As many as 60 of the passengers might have been children, Russian media reported, and survivors said about 30 children had gathered in a room near the stern of the boat to play just minutes before it sank.

"Practically no children made it out. There were many children on the boat, very many," survivor Natalya Makarova said.

She had lost her grip on her daughter as they had struggled to escape.

"We were all buried alive in the boat like in a metal coffin," said Makarova, who escaped through a window. "I practically crawled up from the bottom.
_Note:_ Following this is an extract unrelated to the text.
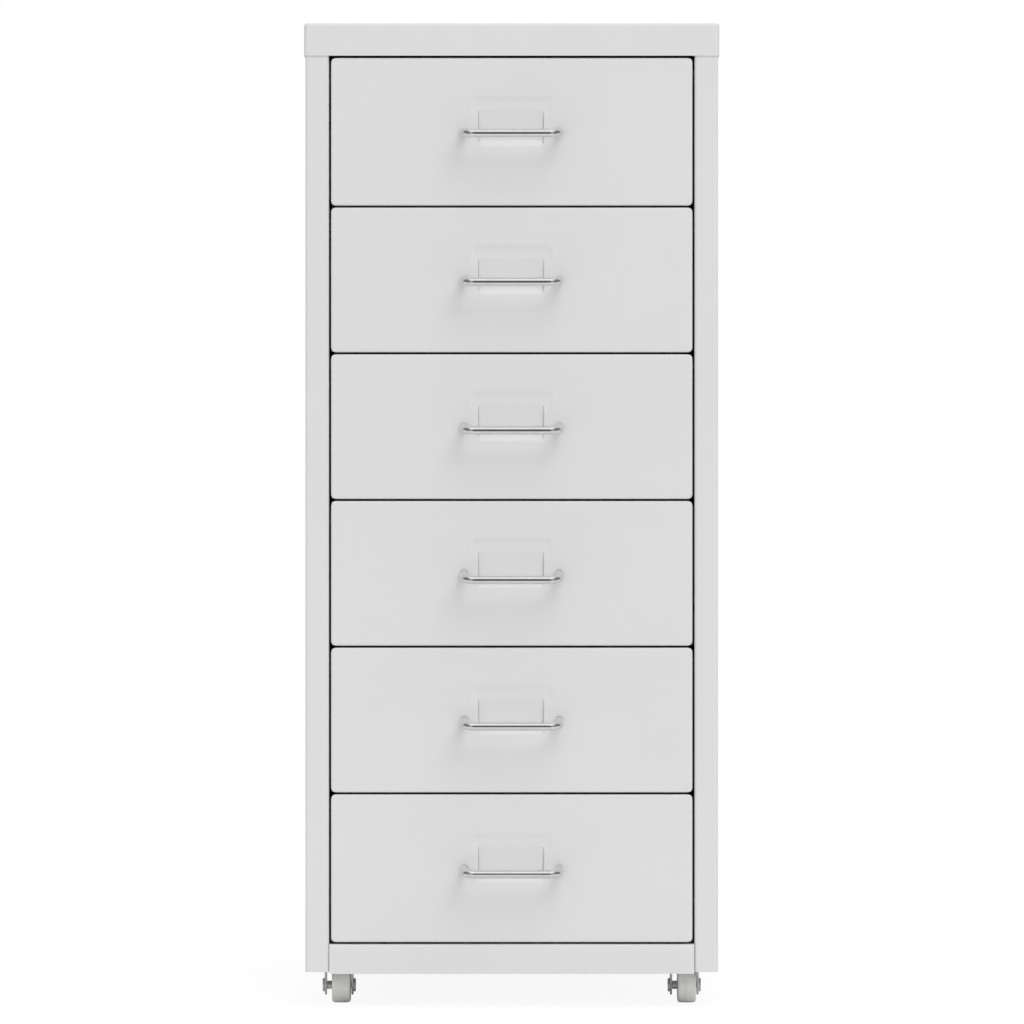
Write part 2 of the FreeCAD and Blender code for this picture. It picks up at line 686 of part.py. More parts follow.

My 10-year-old child was with me, I held onto her as long as possible . I couldn't hold on."

Medvedev said the boat would not have sunk if safety rules had been observed.

"According to the information we have today, the vessel was in poor condition," Medvedev told a hastily convened meeting of senior ministers at his Gorki residence outside Moscow. "The number of old rust tubs which we have sailing is exorbitant."

He called for a "total examination" of passenger transport vehicles in Russia and announced a nationwide day of mourning today.

Prime Minister Vladimir Putin sent his condolences to family of the deceased.

Cruises on the Volga, which cuts through the heart of Russia hundreds of kilometres east of Moscow and drains into the Caspian Sea, are popular among Russians and foreigners.

Rescuers said they had raised 48 bodies to the surface, but divers had seen more bodies trapped in the restaurant cabin of the Bulgaria, a 78m craft the Emergency Situations Ministry said was designed for as many as 140 passengers.

There were 208 people on board, including 25 unregistered passengers, Emergencies Minister Shoigu said.

A spokesman for the Prosecutor General said the Bulgaria was overloaded, had no licence to carry passengers and had a problem with its left engine.

Survivors said the boat listed to its side and sank in minutes on Sunday.

Mikhail Korbanov, the editor of Russia's River Transport magazine, said the sinking was the most deadly river accident since the Alexander Suvorov crashed into a railroad bridge on the Volga in 1983, killing at least 176 people.

There were sobs of relief as anxious relatives greeted survivors who were brought to the port in Kazan, Tatarstan's capital, late on Sunday.

"The child is back there, the child is back there," one man cried, wailing with grief as he hugged a woman tightly.